True happiness is therefore the happiness of just being, which is the perfect and absolute happiness that in mystical literature is known as ‘beatitude’. This true happiness of being is also described as ‘the peace of God, which passeth all understanding’, because it is experienced in full only in the perfectly peaceful state of just being, which is the state in which all mental activity has subsided in the clarity of unobstructed self-consciousness. That is, since it can be experienced perfectly only in the state in which we are conscious merely of our own essential being and not of any thoughts or objects, it is true happiness.
~ Ramana Maharshi
I say to people,
“Sit quietly and watch where the mind goes.” If you observe it you will see that it is always running off to enjoy or suffer experiences that belong to the past.
So, whenever you catch it doing this, bring it back to the present moment.
In this present moment there are no dialogues going on. In this present moment there is nothing to control or repress.

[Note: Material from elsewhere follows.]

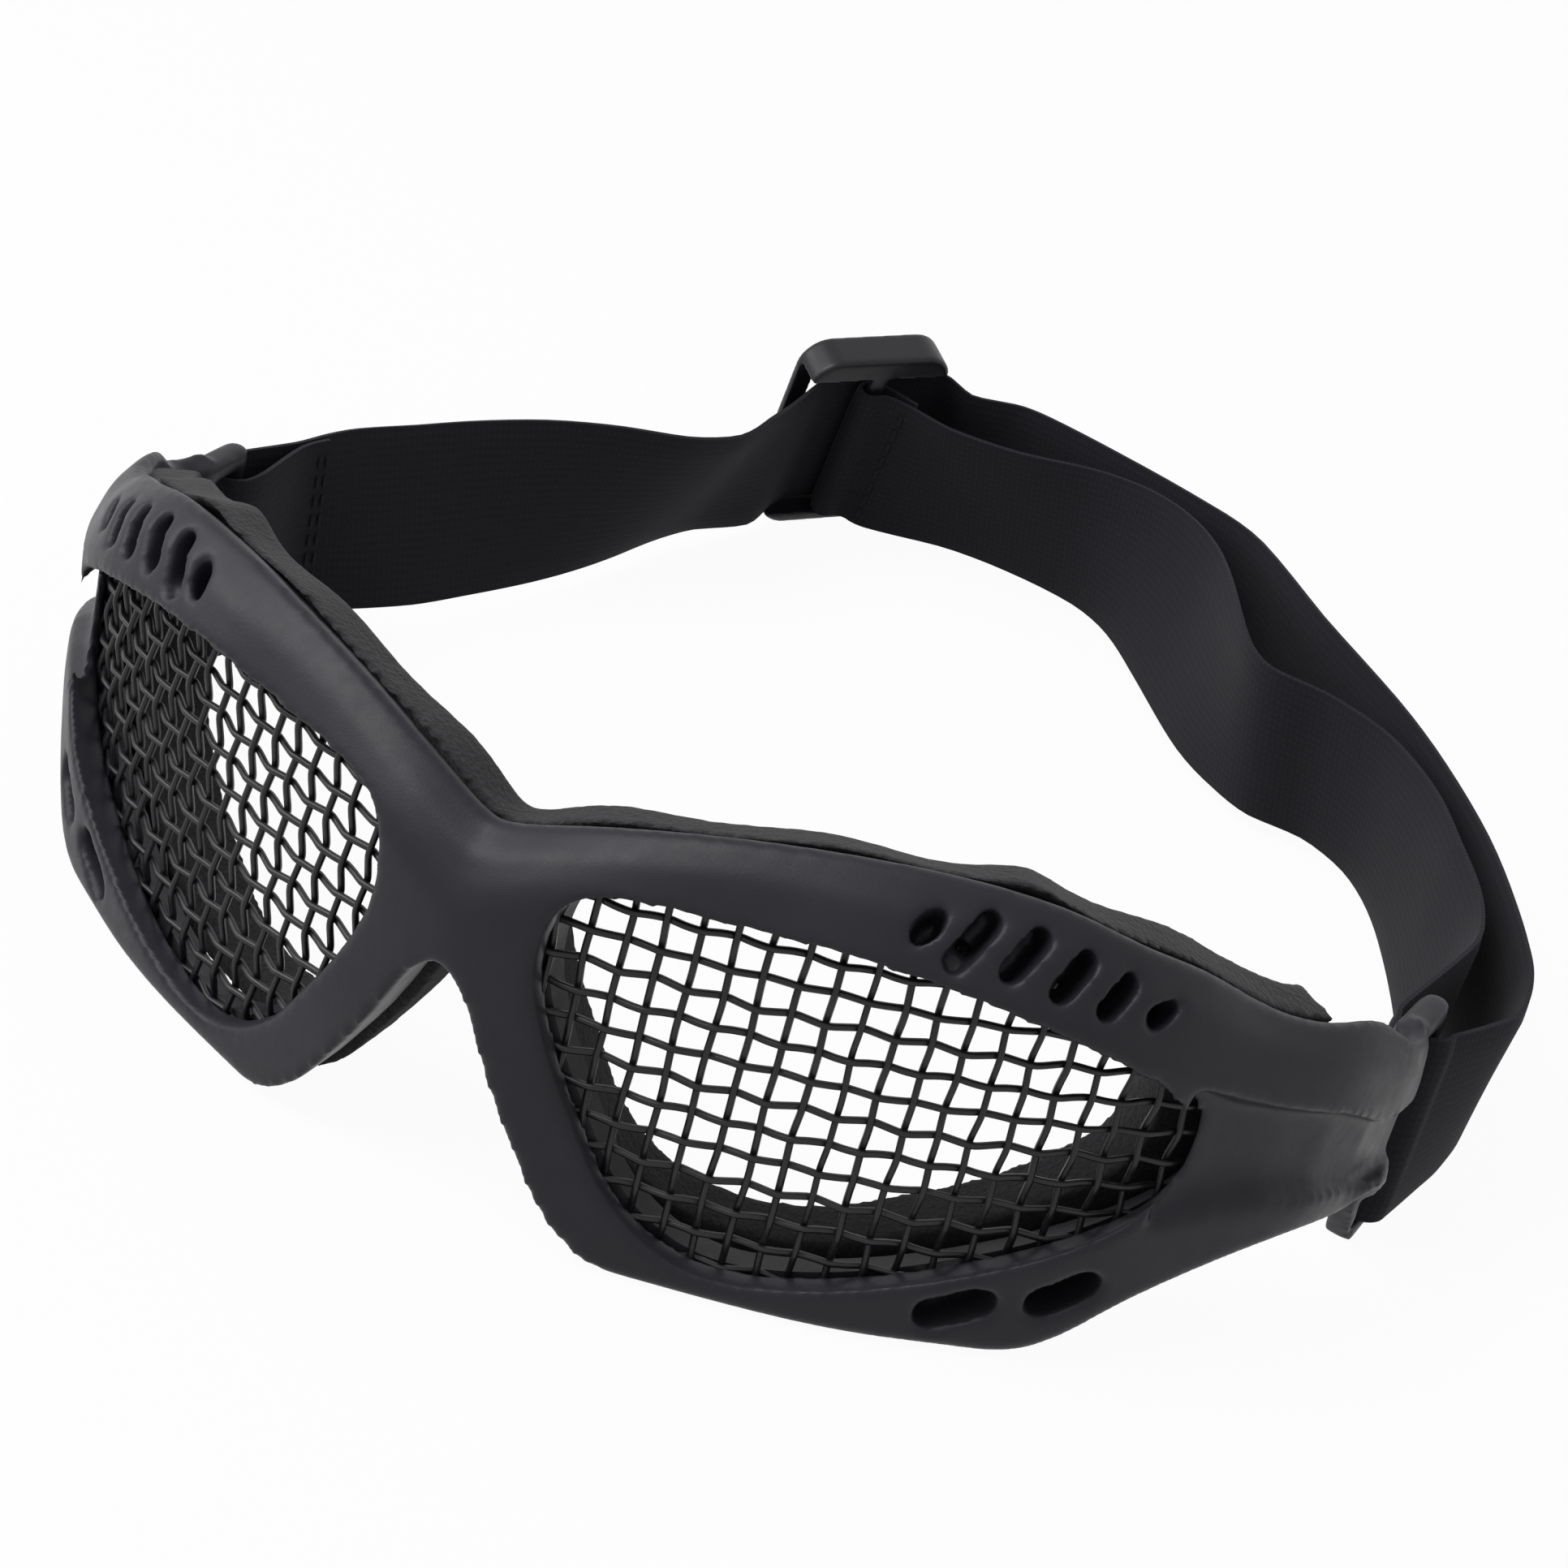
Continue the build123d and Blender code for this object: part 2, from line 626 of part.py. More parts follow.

The mind is just like a thief. It is stealing your happiness by making you run after things and ideas that make you suffer all the time.
Bring it back to the present each and every time you find that it is wandering somewhere else. This thief in your head loots your property, your happiness, every waking moment. And you allow him. You make friends with him and let him do what he wants.
Why should you fondle and be friends with a snake that is going to bite you and make you suffer?
Show the mind the way home and don’t let it make you suffer all the time.
~ H. W. L. POONJA (Papaji)
Question: What is happiness?
Ramana: What is called happiness is merely the nature of the Self. Happiness and the Self are not different. The happiness of the Self alone exists; that alone is real. There is no happiness at all in even a single one of the [many] things in the world. We believe that we derive happiness from them on account of aviveka [a lack of discrimination, an inability to ascertain what is correct].
When the mind is externalised, it experiences misery. The truth is, whenever our thoughts [that is, our desires] get fulfilled, the mind turns back to its source and experiences Self-happiness alone. In this way the mind wanders without rest, emerging and abandoning the Self and [later] returning within. The shade under a tree is very pleasant. Away from it the sun’s heat is scorching. A person who is wandering around outside reaches the shade and is cooled. After a while he goes out again, but unable to bear the scorching heat, returns to the tree. In this way he is engaged in going from the shade into the hot sunshine and in coming back from the hot sunshine into the shade. A person who acts like this is an aviveki [someone who lacks discrimination], for a discriminating person would never leave the shade.
By analogy, the mind of a jnani never leaves Brahman, whereas the mind of someone who has not realised the Self is such that it suffers by wandering in the world before turning back to Brahman for a while to enjoy happiness. What is called ‘the world’ is only thoughts. When the world disappears, that is, when there are no thoughts, the mind experiences bliss; when the world appears, it experiences suffering.
~ Ramana Maharshi
The person is merely the result of misunderstanding. In reality, there is no such thing. Feelings, thoughts and actions race before the watcher in endless succession, leaving traces in the brain and creating an illusion of continuity. A reflection of the watcher in the mind creates the sense of ‘I am’ and the person acquires an apparently independent existence. In reality there is no person, only the watcher identifying himself with the ‘I’ and the ‘mine’. The teacher tells the watcher: you are not this, there is nothing of yours in this, except the little point of ‘I am’, which is the bridge between the watcher and his dream. I am this, I am that’ is dream, while pure ‘I am’ has the stamp of reality on it. You have tasted so many things – all came to naught. Only the sense ‘I am’ persisted – unchanged. Stay with the changeless among the changeful, until you are able to go beyond.
~ Nisargadatta Maharaj
“Silence is our real nature. What we are fundamentally, is only silence. Silence is free from beginning and end. It was before the beginning of all things. It is causeless. Its greatness lies in the fact that it simply is. In silence all objects have their home ground. It is the light that gives objects their shape and form. All movement, all activity is harmonized by silence. Silence has no opposite in noise. It is beyond positive and negative. Silence dissolves all objects.. It is not related to any counterpart which belongs to the mind. Silence has nothing to do with mind. It cannot be defined but it can be felt directly because it is our nearness. Silence is freedom without restriction or center. It is our wholeness, neither inside nor outside the body. Silence is joyful, not. pleasurable. It is not psychological. It is feeling without a feeler. Silence needs no intermediary. Silence is holy. It is healing. There is no fear in silence. Silence is autonomous like love and beauty. It is untouched by time. Silence is meditation, free from any intention, free from anyone who meditates. Silence is the absence of oneself. Or rather, silence is the absence of absence. Sound which comes from
silence is music. All activity is creative when it comes from silence. It is constantly a new beginning. Silence precedes speech and poetry and music and all art. Silence is the home ground of all creative activity. What is truly creative is the word, is Truth. Silence is the word. Silence is Truth. The one established in silence lives in constant offering, in prayer without asking, in thankfulness, in continual love.”